TASK GOAL:
Produce an exact copy of all the records.

[Rows from a 3D modeling dataset]
# # # # # # #

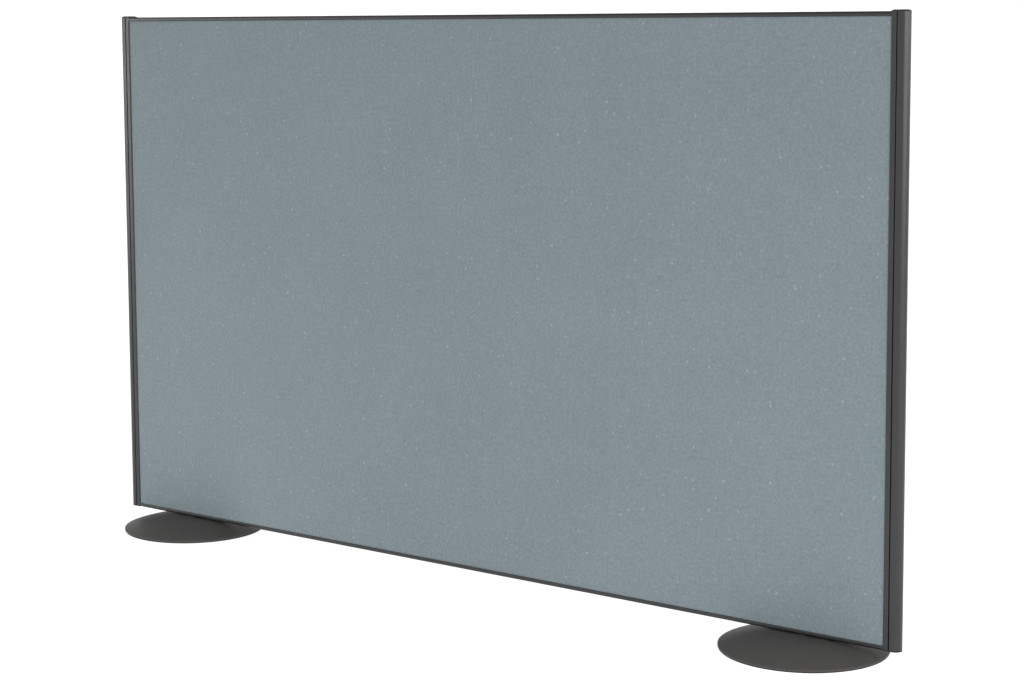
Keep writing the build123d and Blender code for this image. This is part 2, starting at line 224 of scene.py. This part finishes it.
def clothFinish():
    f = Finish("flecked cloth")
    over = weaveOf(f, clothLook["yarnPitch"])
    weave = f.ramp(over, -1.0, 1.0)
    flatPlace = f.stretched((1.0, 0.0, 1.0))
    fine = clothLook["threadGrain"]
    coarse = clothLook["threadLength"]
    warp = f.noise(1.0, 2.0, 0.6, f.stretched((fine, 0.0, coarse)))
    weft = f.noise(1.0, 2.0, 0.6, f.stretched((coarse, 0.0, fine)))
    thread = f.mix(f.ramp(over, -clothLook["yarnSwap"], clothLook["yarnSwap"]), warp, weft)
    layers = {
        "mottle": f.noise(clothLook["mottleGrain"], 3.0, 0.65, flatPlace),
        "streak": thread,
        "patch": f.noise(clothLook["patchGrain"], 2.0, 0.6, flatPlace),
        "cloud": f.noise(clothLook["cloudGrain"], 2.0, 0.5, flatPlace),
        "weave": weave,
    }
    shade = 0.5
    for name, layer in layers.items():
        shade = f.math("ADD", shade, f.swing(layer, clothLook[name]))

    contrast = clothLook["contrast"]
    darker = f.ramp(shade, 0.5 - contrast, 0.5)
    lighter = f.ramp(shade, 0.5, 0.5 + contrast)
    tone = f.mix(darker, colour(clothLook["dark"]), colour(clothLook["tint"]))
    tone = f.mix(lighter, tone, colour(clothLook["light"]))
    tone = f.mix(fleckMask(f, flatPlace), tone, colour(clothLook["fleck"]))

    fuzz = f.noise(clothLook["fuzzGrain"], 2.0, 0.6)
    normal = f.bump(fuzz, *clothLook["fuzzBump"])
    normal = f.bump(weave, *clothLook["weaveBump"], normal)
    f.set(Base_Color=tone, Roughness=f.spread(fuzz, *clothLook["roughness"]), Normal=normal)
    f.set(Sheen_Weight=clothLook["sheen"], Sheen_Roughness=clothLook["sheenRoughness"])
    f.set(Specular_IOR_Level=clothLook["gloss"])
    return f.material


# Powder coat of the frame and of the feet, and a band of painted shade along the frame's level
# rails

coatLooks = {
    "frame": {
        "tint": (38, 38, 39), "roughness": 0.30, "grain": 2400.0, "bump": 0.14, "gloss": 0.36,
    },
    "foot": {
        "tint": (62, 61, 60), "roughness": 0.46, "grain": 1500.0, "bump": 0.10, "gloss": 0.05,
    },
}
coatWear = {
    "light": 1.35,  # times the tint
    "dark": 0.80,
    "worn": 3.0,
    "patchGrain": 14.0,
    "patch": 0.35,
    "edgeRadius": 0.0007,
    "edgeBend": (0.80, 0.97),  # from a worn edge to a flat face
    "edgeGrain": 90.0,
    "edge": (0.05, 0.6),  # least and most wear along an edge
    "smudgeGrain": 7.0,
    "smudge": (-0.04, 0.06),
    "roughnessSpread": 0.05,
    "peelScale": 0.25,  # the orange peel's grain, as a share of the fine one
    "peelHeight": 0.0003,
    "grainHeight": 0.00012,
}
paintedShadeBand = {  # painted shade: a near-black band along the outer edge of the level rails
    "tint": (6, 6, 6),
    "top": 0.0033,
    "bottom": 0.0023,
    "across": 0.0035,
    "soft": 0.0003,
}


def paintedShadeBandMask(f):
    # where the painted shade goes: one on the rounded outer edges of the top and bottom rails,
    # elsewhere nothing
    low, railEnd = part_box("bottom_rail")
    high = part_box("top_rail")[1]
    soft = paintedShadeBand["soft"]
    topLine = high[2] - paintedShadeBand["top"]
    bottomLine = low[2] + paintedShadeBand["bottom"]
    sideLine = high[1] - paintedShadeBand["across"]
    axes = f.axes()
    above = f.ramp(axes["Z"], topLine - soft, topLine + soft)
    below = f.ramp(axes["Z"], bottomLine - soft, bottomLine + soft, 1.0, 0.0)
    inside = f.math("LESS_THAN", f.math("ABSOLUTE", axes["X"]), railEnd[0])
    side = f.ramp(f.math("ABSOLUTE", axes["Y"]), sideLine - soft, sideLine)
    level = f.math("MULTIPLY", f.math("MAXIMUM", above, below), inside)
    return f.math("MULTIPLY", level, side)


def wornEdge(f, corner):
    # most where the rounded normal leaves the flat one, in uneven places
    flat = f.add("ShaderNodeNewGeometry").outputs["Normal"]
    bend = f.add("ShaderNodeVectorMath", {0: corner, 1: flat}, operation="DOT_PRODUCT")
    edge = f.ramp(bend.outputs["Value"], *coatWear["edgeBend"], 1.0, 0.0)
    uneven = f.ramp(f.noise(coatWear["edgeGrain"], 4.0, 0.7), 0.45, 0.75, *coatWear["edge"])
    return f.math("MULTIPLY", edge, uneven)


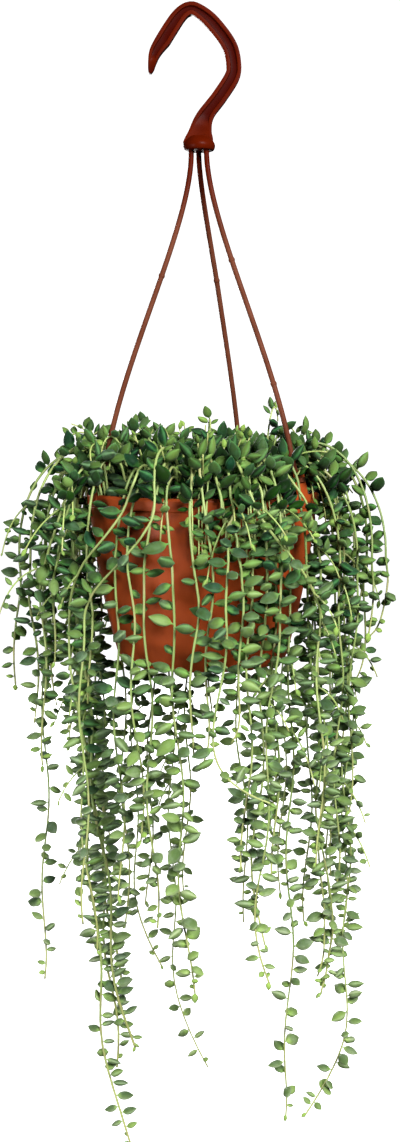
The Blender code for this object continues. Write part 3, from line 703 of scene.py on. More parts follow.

# # # # # # #

FINISHED EXERCISE:
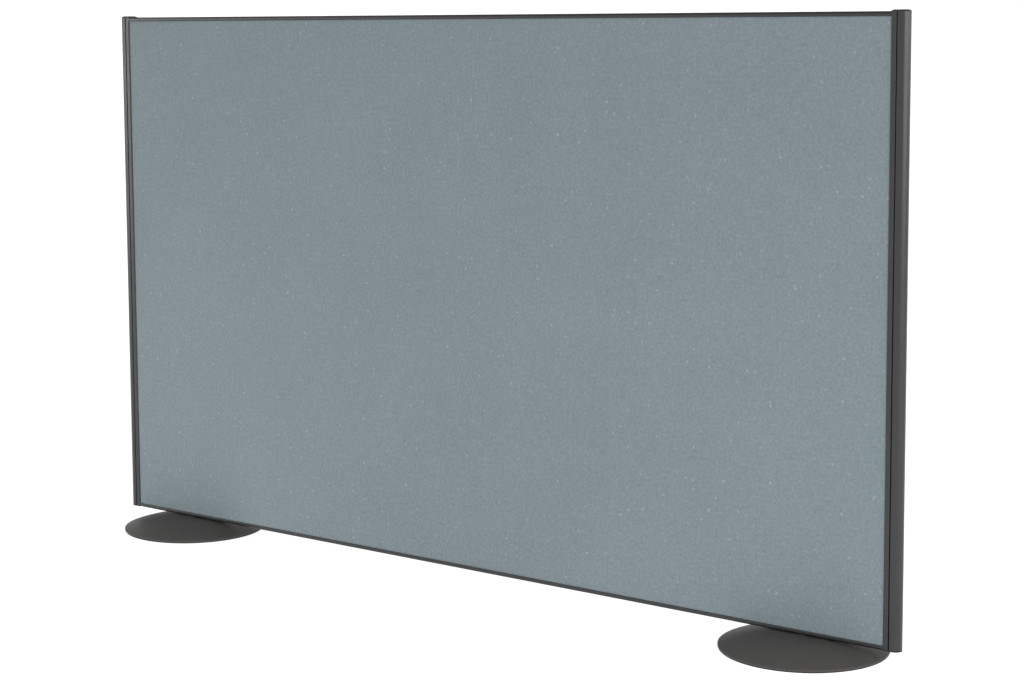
Keep writing the build123d and Blender code for this image. This is part 2, starting at line 224 of scene.py. This part finishes it.
def clothFinish():
    f = Finish("flecked cloth")
    over = weaveOf(f, clothLook["yarnPitch"])
    weave = f.ramp(over, -1.0, 1.0)
    flatPlace = f.stretched((1.0, 0.0, 1.0))
    fine = clothLook["threadGrain"]
    coarse = clothLook["threadLength"]
    warp = f.noise(1.0, 2.0, 0.6, f.stretched((fine, 0.0, coarse)))
    weft = f.noise(1.0, 2.0, 0.6, f.stretched((coarse, 0.0, fine)))
    thread = f.mix(f.ramp(over, -clothLook["yarnSwap"], clothLook["yarnSwap"]), warp, weft)
    layers = {
        "mottle": f.noise(clothLook["mottleGrain"], 3.0, 0.65, flatPlace),
        "streak": thread,
        "patch": f.noise(clothLook["patchGrain"], 2.0, 0.6, flatPlace),
        "cloud": f.noise(clothLook["cloudGrain"], 2.0, 0.5, flatPlace),
        "weave": weave,
    }
    shade = 0.5
    for name, layer in layers.items():
        shade = f.math("ADD", shade, f.swing(layer, clothLook[name]))

    contrast = clothLook["contrast"]
    darker = f.ramp(shade, 0.5 - contrast, 0.5)
    lighter = f.ramp(shade, 0.5, 0.5 + contrast)
    tone = f.mix(darker, colour(clothLook["dark"]), colour(clothLook["tint"]))
    tone = f.mix(lighter, tone, colour(clothLook["light"]))
    tone = f.mix(fleckMask(f, flatPlace), tone, colour(clothLook["fleck"]))

    fuzz = f.noise(clothLook["fuzzGrain"], 2.0, 0.6)
    normal = f.bump(fuzz, *clothLook["fuzzBump"])
    normal = f.bump(weave, *clothLook["weaveBump"], normal)
    f.set(Base_Color=tone, Roughness=f.spread(fuzz, *clothLook["roughness"]), Normal=normal)
    f.set(Sheen_Weight=clothLook["sheen"], Sheen_Roughness=clothLook["sheenRoughness"])
    f.set(Specular_IOR_Level=clothLook["gloss"])
    return f.material


# Powder coat of the frame and of the feet, and a band of painted shade along the frame's level
# rails

coatLooks = {
    "frame": {
        "tint": (38, 38, 39), "roughness": 0.30, "grain": 2400.0, "bump": 0.14, "gloss": 0.36,
    },
    "foot": {
        "tint": (62, 61, 60), "roughness": 0.46, "grain": 1500.0, "bump": 0.10, "gloss": 0.05,
    },
}
coatWear = {
    "light": 1.35,  # times the tint
    "dark": 0.80,
    "worn": 3.0,
    "patchGrain": 14.0,
    "patch": 0.35,
    "edgeRadius": 0.0007,
    "edgeBend": (0.80, 0.97),  # from a worn edge to a flat face
    "edgeGrain": 90.0,
    "edge": (0.05, 0.6),  # least and most wear along an edge
    "smudgeGrain": 7.0,
    "smudge": (-0.04, 0.06),
    "roughnessSpread": 0.05,
    "peelScale": 0.25,  # the orange peel's grain, as a share of the fine one
    "peelHeight": 0.0003,
    "grainHeight": 0.00012,
}
paintedShadeBand = {  # painted shade: a near-black band along the outer edge of the level rails
    "tint": (6, 6, 6),
    "top": 0.0033,
    "bottom": 0.0023,
    "across": 0.0035,
    "soft": 0.0003,
}


def paintedShadeBandMask(f):
    # where the painted shade goes: one on the rounded outer edges of the top and bottom rails,
    # elsewhere nothing
    low, railEnd = part_box("bottom_rail")
    high = part_box("top_rail")[1]
    soft = paintedShadeBand["soft"]
    topLine = high[2] - paintedShadeBand["top"]
    bottomLine = low[2] + paintedShadeBand["bottom"]
    sideLine = high[1] - paintedShadeBand["across"]
    axes = f.axes()
    above = f.ramp(axes["Z"], topLine - soft, topLine + soft)
    below = f.ramp(axes["Z"], bottomLine - soft, bottomLine + soft, 1.0, 0.0)
    inside = f.math("LESS_THAN", f.math("ABSOLUTE", axes["X"]), railEnd[0])
    side = f.ramp(f.math("ABSOLUTE", axes["Y"]), sideLine - soft, sideLine)
    level = f.math("MULTIPLY", f.math("MAXIMUM", above, below), inside)
    return f.math("MULTIPLY", level, side)


def wornEdge(f, corner):
    # most where the rounded normal leaves the flat one, in uneven places
    flat = f.add("ShaderNodeNewGeometry").outputs["Normal"]
    bend = f.add("ShaderNodeVectorMath", {0: corner, 1: flat}, operation="DOT_PRODUCT")
    edge = f.ramp(bend.outputs["Value"], *coatWear["edgeBend"], 1.0, 0.0)
    uneven = f.ramp(f.noise(coatWear["edgeGrain"], 4.0, 0.7), 0.45, 0.75, *coatWear["edge"])
    return f.math("MULTIPLY", edge, uneven)


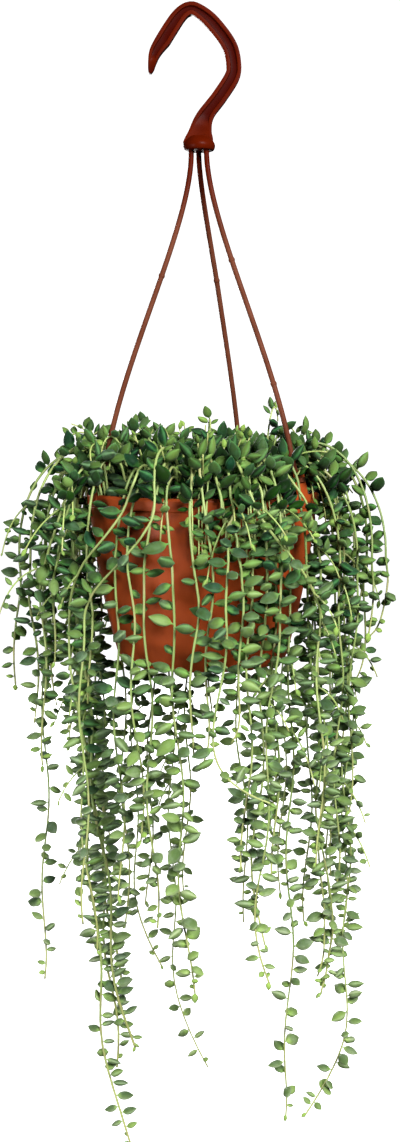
The Blender code for this object continues. Write part 3, from line 703 of scene.py on. More parts follow.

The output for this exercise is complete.